Al-Ghazali is known for his refutations as well as his effort of revival. What kept his books criticizing philosophy and Batiniyya from uni-lateralism is his extensive work called “Ihya’ Ulum al-Din”. In this book, al-Ghazali prioritizes ethics, prayer and dervish-like prudence while he brings new approaches to Islamic jurisprudence and theology. In a nutshell, “ihya” (revival) can be considered as the effort of a single scholar to encompass the entire science of Islam. If we take into consideration the meaning of “ihya” as revival and awakening, we can say that al-Ghazali was the first mujaddid to put forth the idea of the revival of Islam.
During all these official scientific works, al-Ghazali succumbed to a great depression while he was at the zenith of his fame and career as the Chief Mudarris of Baghdad. He could not stand never-ending debates and his soul was almost moving heaven and earth for salvation. He felt a craving for retreating to seclusion. However, he never satisfied this craving due to the tense political environment of the era. The master who found a way to go from Baghdad to Damascus and to Hecaz therefrom for pilgrimage finally returned to his place of birth, Tus.

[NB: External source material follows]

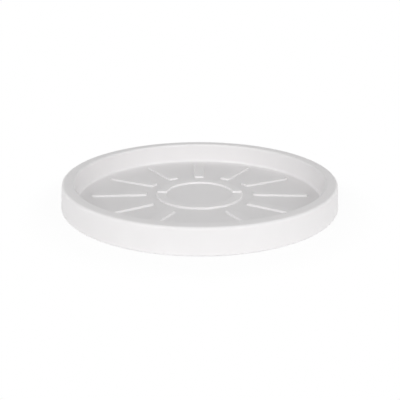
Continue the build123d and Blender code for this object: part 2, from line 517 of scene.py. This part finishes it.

In his autobiographical work called “al-Munqidh Min al-Dalal (Rescuer from Error)” which is the product of this journey that amounted to ten years, he talks about his own spiritual journey and gives a final summary of his opinions on Theology, Philosophy, Batiniyya and Sufism, his life-long themes. Al-Ghazali’s final verdict is that the life of Sufis is ethically chaster than the life of those who go astray. Sufism revitalized the chief mudarris who went through a crisis.